** start of Dataset excerpt **

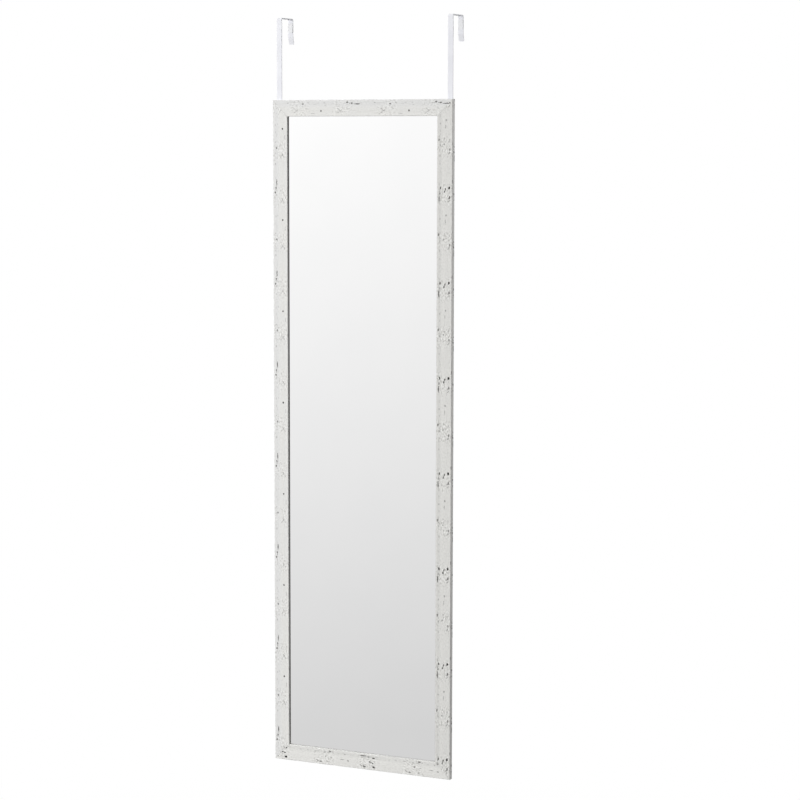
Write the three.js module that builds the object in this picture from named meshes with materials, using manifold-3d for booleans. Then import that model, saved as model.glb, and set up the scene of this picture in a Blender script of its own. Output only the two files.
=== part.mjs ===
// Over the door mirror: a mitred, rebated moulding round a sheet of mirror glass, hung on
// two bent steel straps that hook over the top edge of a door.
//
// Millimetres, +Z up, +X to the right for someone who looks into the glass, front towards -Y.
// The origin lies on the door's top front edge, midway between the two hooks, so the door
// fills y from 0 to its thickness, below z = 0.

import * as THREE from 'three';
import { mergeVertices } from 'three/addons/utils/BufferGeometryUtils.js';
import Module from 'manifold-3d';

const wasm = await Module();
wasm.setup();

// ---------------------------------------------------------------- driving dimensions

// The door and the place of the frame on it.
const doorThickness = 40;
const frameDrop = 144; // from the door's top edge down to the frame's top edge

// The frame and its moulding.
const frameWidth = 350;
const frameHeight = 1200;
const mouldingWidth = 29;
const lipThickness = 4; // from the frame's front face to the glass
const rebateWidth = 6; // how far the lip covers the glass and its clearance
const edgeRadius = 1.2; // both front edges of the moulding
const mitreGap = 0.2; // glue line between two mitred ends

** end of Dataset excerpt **

Would you copy out each line exactly as written?

## [Answer for the task]
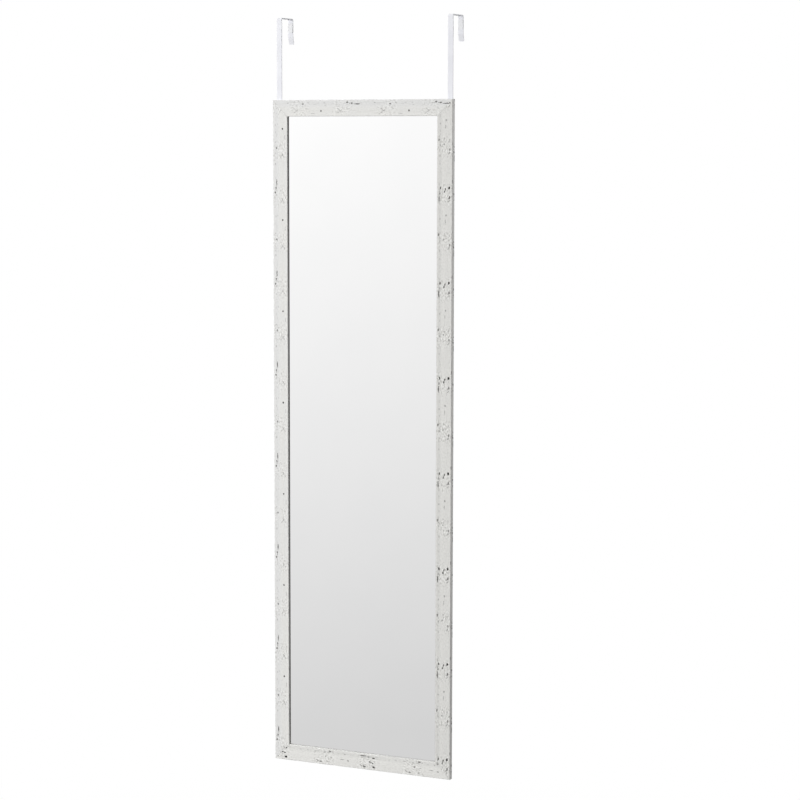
Write the three.js module that builds the object in this picture from named meshes with materials, using manifold-3d for booleans. Then import that model, saved as model.glb, and set up the scene of this picture in a Blender script of its own. Output only the two files.
=== part.mjs ===
// Over the door mirror: a mitred, rebated moulding round a sheet of mirror glass, hung on
// two bent steel straps that hook over the top edge of a door.
//
// Millimetres, +Z up, +X to the right for someone who looks into the glass, front towards -Y.
// The origin lies on the door's top front edge, midway between the two hooks, so the door
// fills y from 0 to its thickness, below z = 0.

import * as THREE from 'three';
import { mergeVertices } from 'three/addons/utils/BufferGeometryUtils.js';
import Module from 'manifold-3d';

const wasm = await Module();
wasm.setup();

// ---------------------------------------------------------------- driving dimensions

// The door and the place of the frame on it.
const doorThickness = 40;
const frameDrop = 144; // from the door's top edge down to the frame's top edge

// The frame and its moulding.
const frameWidth = 350;
const frameHeight = 1200;
const mouldingWidth = 29;
const lipThickness = 4; // from the frame's front face to the glass
const rebateWidth = 6; // how far the lip covers the glass and its clearance
const edgeRadius = 1.2; // both front edges of the moulding
const mitreGap = 0.2; // glue line between two mitred ends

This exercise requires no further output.